The new laws sought to break the aristocratic hold on high office by removing their influence. Candidates for Archon were now chosen by lot from the Council of 500. A system of ostracism was introduced to prevent accumulation of power. Any senior official deemed to be corrupt could be banished for ten years by a vote of the Assembly. Other changes included limiting the power of the Areopagas to appeal for murder trials, and transferring supervision of the conduct of government to the Council of 500.

This great Athenian democracy thrived through the time of Pericles 462-429 B.C, but was degraded during the Peloponnesian War, which ended in 404. The Athenians were defeated by Sparta and would never again experience the great democracy they had invented.

If we agree that the definition of democracy is anything we want it to be, then I suppose America has a democracy, but it’s funny how the term has be used by feminist types to suggest the Greeks didn’t have a democracy because women couldn’t vote.
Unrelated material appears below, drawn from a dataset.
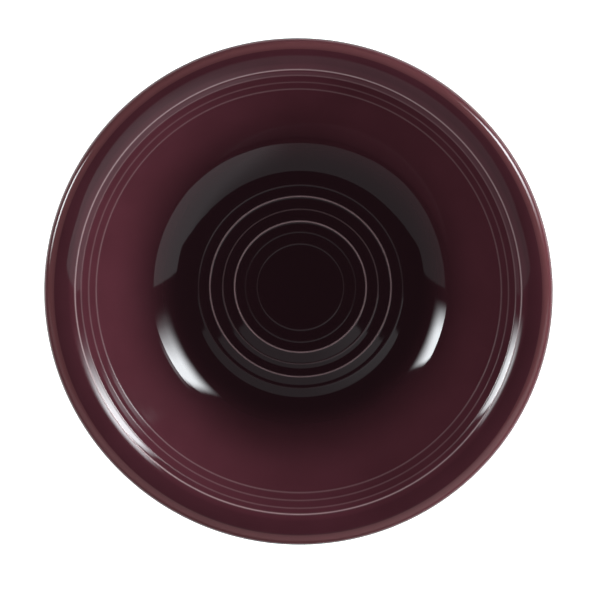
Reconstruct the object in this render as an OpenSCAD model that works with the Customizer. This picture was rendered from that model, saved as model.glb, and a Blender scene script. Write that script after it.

In their view, only contemporary America would meet the true definition. How absurd! Democracies are defined by the ability of people to have a say in government, not whether one class or the other has equal rights.

A political system will only be strong if informed citizens vote. That is citizens who are intelligent enough and motivated enough to analyze the issues before voting. Those who vote without knowledge of the issues or support candidates because they are told who to support are corrupt. Quality government comes from quality votes, not the number of them.

The other problem we have in the United States is that the people’s power ends with their vote. Because they elect representatives and do not participate in government themselves, their surrogates are open to the kind of corruption that makes them beholden to the rich and powerful rather than the people they represent.